Teads.tv, a French ad tech provider, has an interesting solution to the scarcity of premium video ad inventory: enable premium text-based web pages to carry video ads as well. In-page video ads and rich media units have been around for a while for a similar purpose, but Teads.tv's "InRead" unit is a different approach that I believe nicely balances advertiser concerns about viewability and performance with publisher/user concerns about experience.

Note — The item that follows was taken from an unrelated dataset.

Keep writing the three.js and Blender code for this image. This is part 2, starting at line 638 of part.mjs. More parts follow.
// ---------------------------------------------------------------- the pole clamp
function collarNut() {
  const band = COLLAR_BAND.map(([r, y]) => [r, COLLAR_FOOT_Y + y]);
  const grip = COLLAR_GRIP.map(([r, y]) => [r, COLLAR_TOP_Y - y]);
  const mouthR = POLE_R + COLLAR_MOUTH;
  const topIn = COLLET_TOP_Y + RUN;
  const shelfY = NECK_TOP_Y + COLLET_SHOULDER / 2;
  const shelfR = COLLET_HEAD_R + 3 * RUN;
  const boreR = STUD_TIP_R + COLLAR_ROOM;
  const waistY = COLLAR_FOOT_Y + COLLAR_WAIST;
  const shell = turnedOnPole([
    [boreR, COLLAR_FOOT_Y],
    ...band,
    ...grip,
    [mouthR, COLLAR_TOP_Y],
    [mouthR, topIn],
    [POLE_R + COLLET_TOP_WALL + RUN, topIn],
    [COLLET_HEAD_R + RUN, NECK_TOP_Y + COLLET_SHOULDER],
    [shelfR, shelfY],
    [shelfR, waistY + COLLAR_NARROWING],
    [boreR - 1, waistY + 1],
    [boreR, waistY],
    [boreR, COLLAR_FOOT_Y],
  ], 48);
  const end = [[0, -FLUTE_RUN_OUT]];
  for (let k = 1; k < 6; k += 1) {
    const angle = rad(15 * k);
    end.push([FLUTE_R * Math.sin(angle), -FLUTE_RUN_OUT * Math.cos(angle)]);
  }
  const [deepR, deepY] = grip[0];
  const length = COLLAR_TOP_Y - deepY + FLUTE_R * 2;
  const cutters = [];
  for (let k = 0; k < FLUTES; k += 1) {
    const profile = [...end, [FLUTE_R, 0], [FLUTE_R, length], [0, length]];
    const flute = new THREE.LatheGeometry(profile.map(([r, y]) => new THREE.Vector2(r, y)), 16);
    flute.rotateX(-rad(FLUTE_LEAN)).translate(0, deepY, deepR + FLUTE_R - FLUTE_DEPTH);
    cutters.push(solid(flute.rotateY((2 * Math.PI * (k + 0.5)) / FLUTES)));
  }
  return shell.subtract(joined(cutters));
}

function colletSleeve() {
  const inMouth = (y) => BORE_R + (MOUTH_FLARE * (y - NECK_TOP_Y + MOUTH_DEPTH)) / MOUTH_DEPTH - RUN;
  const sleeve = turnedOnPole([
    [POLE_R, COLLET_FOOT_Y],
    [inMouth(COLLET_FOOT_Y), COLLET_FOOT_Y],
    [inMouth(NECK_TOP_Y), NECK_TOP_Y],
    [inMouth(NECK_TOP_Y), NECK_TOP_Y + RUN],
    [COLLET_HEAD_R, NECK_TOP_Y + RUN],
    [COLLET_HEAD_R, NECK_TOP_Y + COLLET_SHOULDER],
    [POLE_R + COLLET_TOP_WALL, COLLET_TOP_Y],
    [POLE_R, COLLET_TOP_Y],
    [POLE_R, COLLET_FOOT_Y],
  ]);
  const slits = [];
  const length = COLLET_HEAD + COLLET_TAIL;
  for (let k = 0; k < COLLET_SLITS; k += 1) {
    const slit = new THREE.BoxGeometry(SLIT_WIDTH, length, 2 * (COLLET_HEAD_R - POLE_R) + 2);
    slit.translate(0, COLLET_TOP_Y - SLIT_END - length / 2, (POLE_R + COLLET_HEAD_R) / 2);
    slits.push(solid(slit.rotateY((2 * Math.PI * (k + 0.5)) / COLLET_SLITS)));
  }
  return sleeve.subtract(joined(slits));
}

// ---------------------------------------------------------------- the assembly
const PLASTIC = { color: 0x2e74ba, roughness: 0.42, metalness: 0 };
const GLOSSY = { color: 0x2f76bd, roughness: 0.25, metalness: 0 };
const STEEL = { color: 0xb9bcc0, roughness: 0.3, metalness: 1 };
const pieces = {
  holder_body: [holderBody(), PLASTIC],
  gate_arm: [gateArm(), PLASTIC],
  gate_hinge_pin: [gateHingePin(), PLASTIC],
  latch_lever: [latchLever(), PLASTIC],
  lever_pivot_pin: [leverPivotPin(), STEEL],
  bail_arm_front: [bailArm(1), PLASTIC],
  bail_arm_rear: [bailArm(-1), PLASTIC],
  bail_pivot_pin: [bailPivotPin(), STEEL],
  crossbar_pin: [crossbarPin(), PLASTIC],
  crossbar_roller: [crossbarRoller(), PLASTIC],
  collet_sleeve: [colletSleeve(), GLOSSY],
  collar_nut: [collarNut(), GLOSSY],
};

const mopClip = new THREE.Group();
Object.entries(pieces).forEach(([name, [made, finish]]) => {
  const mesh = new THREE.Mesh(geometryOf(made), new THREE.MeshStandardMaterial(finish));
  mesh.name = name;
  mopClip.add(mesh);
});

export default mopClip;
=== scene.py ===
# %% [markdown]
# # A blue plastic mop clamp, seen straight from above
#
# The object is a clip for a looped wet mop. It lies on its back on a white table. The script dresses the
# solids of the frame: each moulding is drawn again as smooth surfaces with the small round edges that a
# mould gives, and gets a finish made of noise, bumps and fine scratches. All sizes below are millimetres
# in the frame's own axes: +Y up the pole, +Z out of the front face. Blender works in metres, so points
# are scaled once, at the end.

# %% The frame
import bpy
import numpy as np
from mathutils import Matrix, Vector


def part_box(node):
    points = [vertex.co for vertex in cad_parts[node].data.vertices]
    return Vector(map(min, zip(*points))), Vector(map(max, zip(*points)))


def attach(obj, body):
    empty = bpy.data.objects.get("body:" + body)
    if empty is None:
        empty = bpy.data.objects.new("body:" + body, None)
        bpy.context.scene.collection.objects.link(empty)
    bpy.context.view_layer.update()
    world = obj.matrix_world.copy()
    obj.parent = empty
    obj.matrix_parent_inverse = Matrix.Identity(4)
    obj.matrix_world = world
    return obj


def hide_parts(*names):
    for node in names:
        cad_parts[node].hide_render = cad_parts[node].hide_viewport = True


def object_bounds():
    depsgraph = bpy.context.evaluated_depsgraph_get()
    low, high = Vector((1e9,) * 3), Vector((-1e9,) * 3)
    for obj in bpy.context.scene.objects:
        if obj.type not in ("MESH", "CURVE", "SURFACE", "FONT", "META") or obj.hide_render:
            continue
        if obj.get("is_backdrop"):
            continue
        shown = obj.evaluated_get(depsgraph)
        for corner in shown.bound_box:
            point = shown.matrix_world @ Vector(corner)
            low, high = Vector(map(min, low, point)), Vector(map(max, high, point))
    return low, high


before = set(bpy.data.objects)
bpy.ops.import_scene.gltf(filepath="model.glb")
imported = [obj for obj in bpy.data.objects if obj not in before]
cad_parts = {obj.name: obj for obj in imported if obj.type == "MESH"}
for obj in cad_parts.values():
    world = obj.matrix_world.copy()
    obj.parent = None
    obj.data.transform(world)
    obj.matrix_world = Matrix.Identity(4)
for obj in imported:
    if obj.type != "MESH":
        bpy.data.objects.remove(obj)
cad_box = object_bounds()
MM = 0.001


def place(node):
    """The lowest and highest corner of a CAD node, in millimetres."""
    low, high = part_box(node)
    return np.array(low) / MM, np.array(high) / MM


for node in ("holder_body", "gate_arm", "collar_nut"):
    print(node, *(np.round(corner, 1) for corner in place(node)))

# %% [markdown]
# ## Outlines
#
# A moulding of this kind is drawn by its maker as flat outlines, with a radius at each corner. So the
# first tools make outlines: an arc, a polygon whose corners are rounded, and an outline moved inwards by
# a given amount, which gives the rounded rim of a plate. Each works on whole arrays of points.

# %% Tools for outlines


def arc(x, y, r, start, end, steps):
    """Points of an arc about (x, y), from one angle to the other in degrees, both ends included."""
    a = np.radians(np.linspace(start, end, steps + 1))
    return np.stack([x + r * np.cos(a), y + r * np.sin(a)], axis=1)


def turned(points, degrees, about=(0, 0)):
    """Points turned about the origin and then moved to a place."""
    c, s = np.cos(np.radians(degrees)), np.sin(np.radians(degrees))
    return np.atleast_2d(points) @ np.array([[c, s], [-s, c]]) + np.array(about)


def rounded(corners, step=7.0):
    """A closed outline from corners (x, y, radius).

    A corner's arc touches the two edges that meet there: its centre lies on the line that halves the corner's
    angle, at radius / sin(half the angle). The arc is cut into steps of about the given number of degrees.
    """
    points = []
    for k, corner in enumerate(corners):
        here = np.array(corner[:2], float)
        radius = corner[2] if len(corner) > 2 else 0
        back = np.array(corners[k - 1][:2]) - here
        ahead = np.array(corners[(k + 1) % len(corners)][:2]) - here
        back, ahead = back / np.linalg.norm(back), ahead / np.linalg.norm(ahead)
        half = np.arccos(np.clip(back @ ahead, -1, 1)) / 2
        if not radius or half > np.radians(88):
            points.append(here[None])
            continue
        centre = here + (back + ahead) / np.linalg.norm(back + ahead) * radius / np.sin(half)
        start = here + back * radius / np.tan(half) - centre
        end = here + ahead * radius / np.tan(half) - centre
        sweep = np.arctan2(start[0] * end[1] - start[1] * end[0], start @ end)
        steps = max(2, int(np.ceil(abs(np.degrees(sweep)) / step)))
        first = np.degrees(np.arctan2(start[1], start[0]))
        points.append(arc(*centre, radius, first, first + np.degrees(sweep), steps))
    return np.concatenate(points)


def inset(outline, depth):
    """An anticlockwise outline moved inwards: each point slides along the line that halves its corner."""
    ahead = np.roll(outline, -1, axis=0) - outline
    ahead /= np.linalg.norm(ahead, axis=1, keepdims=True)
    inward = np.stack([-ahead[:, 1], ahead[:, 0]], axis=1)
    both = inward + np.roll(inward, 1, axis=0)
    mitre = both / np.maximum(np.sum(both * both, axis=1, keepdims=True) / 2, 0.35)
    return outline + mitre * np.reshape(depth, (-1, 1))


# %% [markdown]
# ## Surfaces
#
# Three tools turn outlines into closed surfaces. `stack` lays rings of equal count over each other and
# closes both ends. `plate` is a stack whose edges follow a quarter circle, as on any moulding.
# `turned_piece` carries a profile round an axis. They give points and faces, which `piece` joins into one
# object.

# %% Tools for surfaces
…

As shown in the graphic below, with the InRead unit, the video ad only begins to emerge as the reader scrolls down the page (which means InRead unlocks value below the fold). When more than 50% of the InRead ad is visible, it begins playing. If the reader keeps scrolling and less than 50% of it is visible, then the video will pause. If the viewer scrolls back up it plays from the point it left off. When the ad is finished it disappears. Audio only plays when the ad is moused over. The advertiser only pays on completed views. Teads.tv created a mockup of a VideoNuze page demo'ing InRead, which illustrates all of this.

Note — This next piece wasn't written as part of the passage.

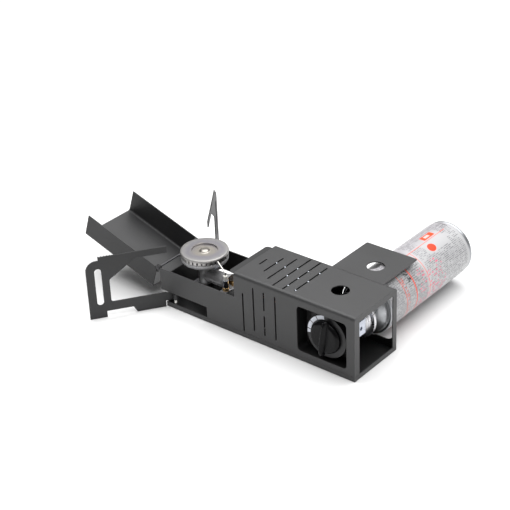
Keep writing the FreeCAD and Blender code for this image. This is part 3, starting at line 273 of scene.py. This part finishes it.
def printed_can(name):
    """Pale printed tinplate: rows of tiny unreadable dashes, orange lines, blocks and bands."""
    g = Graph(name)
    x, y, z = g.split(g.place)
    along = g.math("MULTIPLY", y, 1000.0)
    across = g.math("SUBTRACT", x, AXIS.x)
    up = g.math("SUBTRACT", z, AXIS.z)
    angle = g.math("DEGREES", g.math("ARCTAN2", up, across))

    def between(value, low, high, soft=0.15):
        rise = g.range(value, low - soft, low + soft)
        fall = g.range(value, high - soft, high + soft, 1.0, 0.0)
        return g.math("MULTIPLY", rise, fall)

    def patch(y_low, y_high, a_low, a_high):
        return g.math("MULTIPLY", between(along, y_low, y_high), between(angle, a_low, a_high, 0.3))

    def most(*masks):
        whole = masks[0]
        for mask in masks[1:]:
            whole = g.math("MAXIMUM", whole, mask)
        return whole

    def rows(row_height, dash, fill, seed, low, high):
        """Broken short strokes in rows round the can, like lines of small print too fine to read."""
        row = g.math("DIVIDE", angle, row_height)
        index = g.math("FLOOR", row)
        inside = between(g.math("FRACT", row), 0.28, 0.72, 0.1)
        place = g.math("DIVIDE", along, dash)
        stroke = g.scatter(g.join(g.math("FLOOR", place), index, seed))
        word = g.scatter(g.join(g.math("FLOOR", g.math("DIVIDE", place, 6.0)), index, seed + 3.0))
        on = g.math("MULTIPLY", g.math("GREATER_THAN", stroke, 1.0 - fill), g.math("GREATER_THAN", word, 0.16))
        return g.math("MULTIPLY", g.math("MULTIPLY", inside, on), between(along, low, high))

    paper = g.mix(g.range(g.noise(30.0, 3.0), 0.35, 0.7), (0.43, 0.43, 0.44), (0.50, 0.50, 0.505))
    # purplish grey print band over the top of the can, partly painted shade that darkens the top
    mauve_and_top_shade = g.range(angle, 62.0, 140.0)
    paper = g.mix(g.math("MULTIPLY", mauve_and_top_shade, 0.6), paper, (0.38, 0.34, 0.38))
    small = rows(4.4, 1.1, 0.66, 1.0, 44.5, 112.0)
    fine = rows(3.6, 1.0, 0.66, 5.0, 121.0, 197.0)
    blur = g.range(g.noise(1.0, 3.0, 0.7, g.stretch((520.0, 380.0, 520.0))), 0.42, 0.56)
    haze = g.math("MULTIPLY", between(along, 44.5, 114.0), g.range(g.noise(60.0, 2.0), 0.3, 0.6, 0.4, 1.0))
    gap = g.math("SUBTRACT", 1.0, patch(138, 180, 54, 96), clamp=True)
    ink = g.math("MAXIMUM", g.math("MAXIMUM", small, fine),
                 g.math("MULTIPLY", g.math("MULTIPLY", blur, haze), 0.75))
    ink = g.math("MULTIPLY", ink, gap)
    look = g.mix(g.math("MULTIPLY", ink, 0.7), paper, (0.07, 0.07, 0.08))
    pink = g.math("MULTIPLY", rows(7.0, 1.6, 0.35, 9.0, 96.0, 150.0), between(angle, -40.0, 50.0, 1.0))
    look = g.mix(g.math("MULTIPLY", pink, 0.9), look, (0.75, 0.16, 0.24))
    orange = most(patch(100, 190, 81.6, 82.9), patch(70.5, 71.4, -160, 84), patch(89.6, 91.4, -160, 84),
                  patch(116.6, 117.4, -160, 84), patch(48.4, 49.2, -180, 180),
                  g.math("MULTIPLY", rows(2.2, 1.9, 0.55, 12.0, 72.6, 77.0), between(angle, -150.0, 52.0, 1.0)))
    look = g.mix(g.math("MULTIPLY", orange, 0.9), look, (0.80, 0.07, 0.02))
    block = patch(152, 173, 85.5, 99)
    window = patch(157, 166, 89, 96)
    look = g.mix(block, look, (0.86, 0.08, 0.02))
    look = g.mix(window, look, (0.55, 0.5, 0.48))
    spot_y = g.math("POWER", g.math("DIVIDE", g.math("SUBTRACT", along, 149.0), 6.4), 2.0)
    spot_a = g.math("POWER", g.math("DIVIDE", g.math("SUBTRACT", angle, 65.0), 9.5), 2.0)
    spot = g.range(g.math("ADD", spot_y, spot_a), 0.92, 1.05, 1.0, 0.0)
    look = g.mix(spot, look, (0.88, 0.05, 0.01))
    dark_print_and_hole_shadow = g.math("MULTIPLY", rows(60.0, 0.45, 0.6, 21.0, 191.0, 199.0), between(angle, 84.0, 112.0, 1.0))
    dark_print_and_hole_shadow = g.math("MAXIMUM", dark_print_and_hole_shadow, g.math("MULTIPLY", patch(82, 89, 36, 60),
                                         g.math("GREATER_THAN", g.noise(420.0, 2.0), 0.5)))
    # painted shadow: a blackish patch on the can's upper side, under the heat shield's finger hole
    hole_shadow_y = g.math("POWER", g.math("DIVIDE", g.math("SUBTRACT", along, 73.5), 7.0), 2.0)
    hole_shadow_a = g.math("POWER", g.math("DIVIDE", g.math("SUBTRACT", angle, 112.0), 11.0), 2.0)
    dark_print_and_hole_shadow = g.math("MAXIMUM", dark_print_and_hole_shadow, g.range(g.math("ADD", hole_shadow_y, hole_shadow_a), 0.9, 1.1, 1.0, 0.0))
    look = g.mix(g.math("MULTIPLY", dark_print_and_hole_shadow, 0.92), look, (0.02, 0.02, 0.022))
    seam = between(angle, -92.0, -88.5, 0.2)
    look = g.mix(g.math("MULTIPLY", seam, 0.7), look, (0.35, 0.35, 0.37))
    rim = g.math("SUBTRACT", 1.0, between(along, 44.2, 201.4, 0.4), clamp=True)
    look = g.mix(rim, look, (0.42, 0.42, 0.44))
    scuff = g.range(g.noise(1.0, 4.0, 0.65, g.stretch((160.0, 30.0, 160.0))), 0.6, 0.75)
    rough = g.math("ADD", g.range(scuff, 0.0, 1.0, 0.34, 0.5), g.math("MULTIPLY", ink, 0.05))
    dent = g.math("ADD", g.noise(22.0, 2.0), g.math("MULTIPLY", seam, -0.1))
    return g.finish(look, rough, g.math("MULTIPLY", rim, 0.9), g.bump(dent, 0.10, 0.0008), 0.08, 0.35)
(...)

Fabien Livet, head of operations for Teads.tv and John Osborn, director of business development for North America, recently shared some compelling sample publisher data: looking at about 80K pages, 47K were non-supported for InRead (e.g. pages too short, contained Flash, were slide-shows, etc.). On the 32K pages loaded with an InRead ad, they were played 27K times, with 14.5K, or nearly 54% of them to completion. This is the basis on which the advertiser would pay. Rates vary, but Fabien and John said current publishers are seeing $.10-$.15 per completed view.
Recognizing its benefits, InRead has been quickly deployed by many European publishers such as FT, Le Monde, Les Echos, Vogue, Reuters UK plus others (here's an example of a recent IBM campaign running on FT.com). InRead is now being introduced in the U.S. as well; no customers have been disclosed yet, but the first will be soon. InRead is VAST and VPAID compliant, supporting interactive overlays as well. Teads.tv offers numerous other formats, all of which come with full analytics/reporting. The Teads.tv ad server is compatible with other ad servers too, so decisioning rules can be retained.
With publishers eager to offer high-value video ads, but still either not having their own premium video, or enough of it, the InRead approach of monetizing text pages makes a lot of sense. The fact that it is performance-based and doesn't require dedicated development like rich media does, will make it appealing for advertisers. And because it's more viewer friendly than ubiquitous pre-rolls, it is likely to be accepted by users. For all these reasons, InRead looks like a clever new approach to online video advertising and worth keeping an eye on.